Lyn Cheedy outside her home in Roebourne. Photograph: Ngarluma Yindjibarndi Foundation Ltd

“The government knows that we suffer,” Cheedy says. “And these houses aren’t built properly. We have to keep forking out money, which we don’t have, and then our power gets shut off … if we were animals, they’d get the RSPCA in.”

The extreme heat also has dire health consequences, says Sean-Paul Stephens, the CEO of the Ngarluma Yindjibarndi Foundation Ltd (NYFL), a local traditional owner organisation.

Stephens says there is a potential increased mortality risk, with “elders in extremely vulnerable health situations living in 50C heat in houses without air conditioning”.

Social housing properties are constructed to exceed minimum building standards, a spokesperson for the WA department of housing said, to make them “thermally comfortable and sustainable in terms of costs for tenants to maintain”.

“Ceiling fans, air conditioning apertures and ceiling and wall insulation have been included in all new construction in the north-west since 1990,” they said. “Air conditioning is not a standard inclusion in public housing properties. Tenants may make application to install air conditioning in their rental property, at their own expense.”

Tenants experiencing financial hardship could apply for a grant to help pay their utility bills, the spokesperson said.

Indigenous organisations ‘not funded’ for natural disasters

Similar struggles are playing out in First Nations communities across the country. Record temperatures in central Australia have led to warnings that the region could become too hot for humans. Residents of a New South Wales Aboriginal community destroyed by floods in 2022 are still living in shipping containers, waiting for homes to be rebuilt. Rising tides in the Torres Strait islands are swallowing up graves.

Aboriginal and Torres Strait Islander people are almost four times more likely to be exposed to natural disasters, an analysis by the National Indigenous Disaster Resilience (NIDR) research program found.

Indigenous people make up 13.4% of those affected by disasters, the data shows, but Indigenous-led projects received just 3.1% of the federal government’s first two rounds of disaster ready funding. The analysis excluded $17m for projects led by Aboriginal and Torres Strait shire councils in Queensland because they did not meet the definition of an Indigenous organisation under the funding guidelines.

“The real life impacts of that is that Indigenous community organisations inevitably pick up the pieces, using their own resources,” says Bhiamie Williamson, who leads the NIDR.

“They’re not recognised for that, they’re not funded for that, and it strains already strained organisations.”

This, too, was borne out in Roebourne when the category five Tropical Cyclone Zelia hit in February.

An air conditioning unit sits on a gas bottle and bricks to keep it in place at a social housing property in Roebourne
An air conditioning unit sits on a gas bottle and bricks to keep it in place at a social housing property in Roebourne.

As the system tracked towards the coast, staff at NYFL translated weather alerts into local languages to broadcast on social media and community radio; driving house to house to spread the message to those without internet or phone credit.

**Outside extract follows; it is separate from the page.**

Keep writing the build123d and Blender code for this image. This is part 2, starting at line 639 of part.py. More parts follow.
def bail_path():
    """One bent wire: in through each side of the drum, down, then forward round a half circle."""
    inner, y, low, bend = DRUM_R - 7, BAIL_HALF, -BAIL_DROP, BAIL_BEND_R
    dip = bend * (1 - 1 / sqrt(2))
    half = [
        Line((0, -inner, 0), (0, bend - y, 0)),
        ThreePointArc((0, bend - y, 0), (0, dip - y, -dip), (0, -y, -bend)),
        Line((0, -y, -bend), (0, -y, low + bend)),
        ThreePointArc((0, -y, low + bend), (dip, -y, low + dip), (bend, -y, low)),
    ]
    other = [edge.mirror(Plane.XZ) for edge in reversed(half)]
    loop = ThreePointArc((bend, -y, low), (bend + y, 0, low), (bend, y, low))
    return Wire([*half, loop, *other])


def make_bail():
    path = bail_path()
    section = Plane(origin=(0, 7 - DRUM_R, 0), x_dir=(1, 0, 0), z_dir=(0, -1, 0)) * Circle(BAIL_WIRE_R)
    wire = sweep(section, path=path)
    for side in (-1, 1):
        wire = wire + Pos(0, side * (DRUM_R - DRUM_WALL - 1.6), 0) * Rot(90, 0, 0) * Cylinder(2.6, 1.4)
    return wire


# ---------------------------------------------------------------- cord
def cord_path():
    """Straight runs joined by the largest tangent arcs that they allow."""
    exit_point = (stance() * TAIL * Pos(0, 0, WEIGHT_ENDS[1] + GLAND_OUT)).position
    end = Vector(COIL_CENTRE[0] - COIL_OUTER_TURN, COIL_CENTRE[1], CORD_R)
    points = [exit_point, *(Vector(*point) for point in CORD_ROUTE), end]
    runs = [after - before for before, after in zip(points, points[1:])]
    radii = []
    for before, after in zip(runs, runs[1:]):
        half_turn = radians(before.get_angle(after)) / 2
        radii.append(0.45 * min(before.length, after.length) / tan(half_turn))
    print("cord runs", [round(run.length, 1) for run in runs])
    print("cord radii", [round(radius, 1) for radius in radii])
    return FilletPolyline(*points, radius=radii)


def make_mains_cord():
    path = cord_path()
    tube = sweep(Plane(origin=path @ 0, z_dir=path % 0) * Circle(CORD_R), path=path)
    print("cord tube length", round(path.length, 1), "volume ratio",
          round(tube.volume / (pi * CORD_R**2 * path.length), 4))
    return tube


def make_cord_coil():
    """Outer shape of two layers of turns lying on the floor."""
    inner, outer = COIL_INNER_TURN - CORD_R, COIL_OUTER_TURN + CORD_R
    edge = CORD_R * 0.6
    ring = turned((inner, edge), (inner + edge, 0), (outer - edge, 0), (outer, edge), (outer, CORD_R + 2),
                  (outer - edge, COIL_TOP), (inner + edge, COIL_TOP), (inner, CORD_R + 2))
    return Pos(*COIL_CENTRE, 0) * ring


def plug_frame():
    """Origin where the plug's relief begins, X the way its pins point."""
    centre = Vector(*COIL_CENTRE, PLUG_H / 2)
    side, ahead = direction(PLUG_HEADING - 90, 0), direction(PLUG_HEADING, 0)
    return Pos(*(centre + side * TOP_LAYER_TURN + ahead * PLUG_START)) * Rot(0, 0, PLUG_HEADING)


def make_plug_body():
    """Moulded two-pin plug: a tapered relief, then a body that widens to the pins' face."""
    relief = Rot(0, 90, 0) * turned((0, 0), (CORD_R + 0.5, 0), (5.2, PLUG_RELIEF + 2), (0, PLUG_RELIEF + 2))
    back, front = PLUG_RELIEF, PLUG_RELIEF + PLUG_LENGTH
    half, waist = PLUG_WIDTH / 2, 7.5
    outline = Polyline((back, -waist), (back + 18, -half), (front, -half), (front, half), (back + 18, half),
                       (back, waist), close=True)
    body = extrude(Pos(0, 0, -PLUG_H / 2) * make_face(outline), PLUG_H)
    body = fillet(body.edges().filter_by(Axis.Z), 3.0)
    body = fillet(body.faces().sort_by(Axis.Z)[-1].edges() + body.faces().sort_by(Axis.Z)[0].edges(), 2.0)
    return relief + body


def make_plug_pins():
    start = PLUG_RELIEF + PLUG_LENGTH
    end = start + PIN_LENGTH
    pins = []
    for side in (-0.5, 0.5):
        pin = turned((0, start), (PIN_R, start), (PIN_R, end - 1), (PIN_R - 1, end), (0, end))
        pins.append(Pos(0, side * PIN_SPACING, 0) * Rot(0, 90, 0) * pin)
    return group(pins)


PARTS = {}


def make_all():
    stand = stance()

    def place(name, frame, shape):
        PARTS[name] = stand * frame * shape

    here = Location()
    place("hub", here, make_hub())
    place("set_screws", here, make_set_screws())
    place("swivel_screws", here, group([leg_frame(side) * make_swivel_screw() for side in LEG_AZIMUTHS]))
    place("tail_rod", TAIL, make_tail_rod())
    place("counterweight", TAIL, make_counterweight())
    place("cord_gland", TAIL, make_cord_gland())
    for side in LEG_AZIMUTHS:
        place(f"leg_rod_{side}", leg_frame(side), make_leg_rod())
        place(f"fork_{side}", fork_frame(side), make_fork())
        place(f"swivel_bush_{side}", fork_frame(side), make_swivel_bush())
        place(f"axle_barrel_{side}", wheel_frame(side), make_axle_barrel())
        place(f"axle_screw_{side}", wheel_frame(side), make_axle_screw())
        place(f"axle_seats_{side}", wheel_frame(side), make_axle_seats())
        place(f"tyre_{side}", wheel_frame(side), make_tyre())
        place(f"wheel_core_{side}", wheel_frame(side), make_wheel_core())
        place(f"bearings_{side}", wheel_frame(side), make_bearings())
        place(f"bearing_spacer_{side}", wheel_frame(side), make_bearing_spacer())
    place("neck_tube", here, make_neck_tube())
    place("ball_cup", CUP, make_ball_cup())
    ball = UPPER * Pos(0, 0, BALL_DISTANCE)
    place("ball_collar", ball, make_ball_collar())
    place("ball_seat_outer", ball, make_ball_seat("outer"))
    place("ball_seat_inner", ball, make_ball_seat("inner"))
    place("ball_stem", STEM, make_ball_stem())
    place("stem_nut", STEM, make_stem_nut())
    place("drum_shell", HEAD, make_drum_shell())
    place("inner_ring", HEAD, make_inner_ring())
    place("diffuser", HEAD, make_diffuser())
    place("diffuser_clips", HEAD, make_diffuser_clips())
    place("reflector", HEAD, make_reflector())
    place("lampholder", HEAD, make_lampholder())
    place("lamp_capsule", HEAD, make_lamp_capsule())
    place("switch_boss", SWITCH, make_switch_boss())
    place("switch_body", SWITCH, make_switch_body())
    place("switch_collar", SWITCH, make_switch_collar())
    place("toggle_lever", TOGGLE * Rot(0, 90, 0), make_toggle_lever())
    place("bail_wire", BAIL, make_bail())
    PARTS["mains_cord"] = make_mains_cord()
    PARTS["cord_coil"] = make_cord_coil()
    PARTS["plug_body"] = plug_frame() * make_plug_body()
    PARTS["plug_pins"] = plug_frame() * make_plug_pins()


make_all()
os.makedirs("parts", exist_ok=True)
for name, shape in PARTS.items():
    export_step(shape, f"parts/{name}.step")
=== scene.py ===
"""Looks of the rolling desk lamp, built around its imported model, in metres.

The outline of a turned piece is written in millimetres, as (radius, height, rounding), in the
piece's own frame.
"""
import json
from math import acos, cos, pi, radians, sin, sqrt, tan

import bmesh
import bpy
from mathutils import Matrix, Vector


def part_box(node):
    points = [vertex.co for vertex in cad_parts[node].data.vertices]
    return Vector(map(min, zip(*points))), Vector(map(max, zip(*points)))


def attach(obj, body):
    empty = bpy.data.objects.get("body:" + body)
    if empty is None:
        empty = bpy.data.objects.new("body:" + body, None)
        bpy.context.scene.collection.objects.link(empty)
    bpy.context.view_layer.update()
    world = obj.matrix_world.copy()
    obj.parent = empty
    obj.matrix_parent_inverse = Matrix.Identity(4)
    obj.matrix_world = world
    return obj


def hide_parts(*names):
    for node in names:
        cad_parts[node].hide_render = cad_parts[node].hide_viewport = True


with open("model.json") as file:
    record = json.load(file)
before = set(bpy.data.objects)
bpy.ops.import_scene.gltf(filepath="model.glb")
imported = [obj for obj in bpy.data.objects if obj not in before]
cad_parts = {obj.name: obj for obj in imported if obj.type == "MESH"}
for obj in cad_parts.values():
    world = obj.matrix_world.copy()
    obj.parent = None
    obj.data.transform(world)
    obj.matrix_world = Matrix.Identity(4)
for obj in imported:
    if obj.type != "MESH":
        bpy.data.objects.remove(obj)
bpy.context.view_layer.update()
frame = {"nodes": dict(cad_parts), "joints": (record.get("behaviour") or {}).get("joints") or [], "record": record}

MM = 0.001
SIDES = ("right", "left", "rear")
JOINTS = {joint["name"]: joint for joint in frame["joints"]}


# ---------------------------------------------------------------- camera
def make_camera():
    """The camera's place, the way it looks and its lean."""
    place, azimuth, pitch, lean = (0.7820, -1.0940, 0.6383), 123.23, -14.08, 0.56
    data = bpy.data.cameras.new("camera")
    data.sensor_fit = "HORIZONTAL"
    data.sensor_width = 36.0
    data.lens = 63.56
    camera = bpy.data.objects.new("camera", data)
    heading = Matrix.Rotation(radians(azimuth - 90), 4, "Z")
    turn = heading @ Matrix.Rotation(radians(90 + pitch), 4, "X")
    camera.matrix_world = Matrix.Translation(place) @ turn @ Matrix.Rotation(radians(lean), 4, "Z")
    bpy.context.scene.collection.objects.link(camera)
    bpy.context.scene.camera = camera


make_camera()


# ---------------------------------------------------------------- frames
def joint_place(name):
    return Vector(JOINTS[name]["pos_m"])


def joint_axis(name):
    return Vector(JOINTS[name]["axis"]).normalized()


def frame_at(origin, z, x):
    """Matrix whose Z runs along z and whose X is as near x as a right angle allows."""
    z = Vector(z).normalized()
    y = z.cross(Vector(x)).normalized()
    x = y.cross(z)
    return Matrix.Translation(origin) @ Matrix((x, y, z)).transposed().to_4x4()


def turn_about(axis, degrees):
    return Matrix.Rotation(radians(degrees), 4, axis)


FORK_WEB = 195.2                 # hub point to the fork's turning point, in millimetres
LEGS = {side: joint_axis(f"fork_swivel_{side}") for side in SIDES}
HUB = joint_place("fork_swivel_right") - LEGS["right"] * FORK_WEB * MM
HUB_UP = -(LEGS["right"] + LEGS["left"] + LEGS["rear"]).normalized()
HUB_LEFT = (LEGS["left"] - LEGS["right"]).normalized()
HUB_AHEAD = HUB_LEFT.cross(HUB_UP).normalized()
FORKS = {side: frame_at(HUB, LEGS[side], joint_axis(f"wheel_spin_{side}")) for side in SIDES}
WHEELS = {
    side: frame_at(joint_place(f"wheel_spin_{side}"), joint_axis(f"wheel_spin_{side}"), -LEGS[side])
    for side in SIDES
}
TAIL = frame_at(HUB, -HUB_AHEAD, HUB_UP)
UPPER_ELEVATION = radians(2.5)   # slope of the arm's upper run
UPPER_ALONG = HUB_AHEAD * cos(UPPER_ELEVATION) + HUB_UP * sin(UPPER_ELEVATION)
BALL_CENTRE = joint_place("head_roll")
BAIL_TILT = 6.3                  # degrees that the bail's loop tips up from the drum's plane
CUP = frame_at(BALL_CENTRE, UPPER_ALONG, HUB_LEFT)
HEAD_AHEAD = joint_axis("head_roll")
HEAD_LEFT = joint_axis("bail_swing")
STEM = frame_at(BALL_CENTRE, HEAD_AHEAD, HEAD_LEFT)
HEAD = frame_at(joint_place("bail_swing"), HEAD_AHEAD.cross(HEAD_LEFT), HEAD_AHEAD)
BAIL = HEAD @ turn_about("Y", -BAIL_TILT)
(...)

The cyclone struck while men’s business was happening in remote bushland without mobile reception, and the staff scrambled to notify and safely house people in line with cultural protocols.

“There was this mad rush where we were all on the phone trying to figure out, how do we navigate the young men that have been initiated?” says Stephens.

“There’s a really intricate system of who can speak to who, especially during that period … it’s another time where the organisations expend their own resources in constant response mode [when they] really should be dedicated to doing the proactive work to deliver the social and economic empowerment that they exist to do.”

Williamson has called on the federal government to allocate at least $30m of the next round of disaster ready funding for Indigenous-led projects, to ensure the funding matches the need.

“Communities are now expecting another flood, they are expecting another bushfire,” Williamson says.

Funding outcomes would ultimately hinge on the competitive grants process, a spokesperson for the National Emergency Management Agency said. The third round of funding – announced last month – included new guidelines to “strengthen support for First Nations communities”, they said, and about 10% of total funding had been awarded to projects undertaken by or in partnership with Aboriginal organisations.

But Williamson says First Nations communities need certainty. “The long-term consequences of the lack of investment now is that Indigenous communities will continue to be more exposed, and there will be more vulnerabilities in the years ahead,” he says.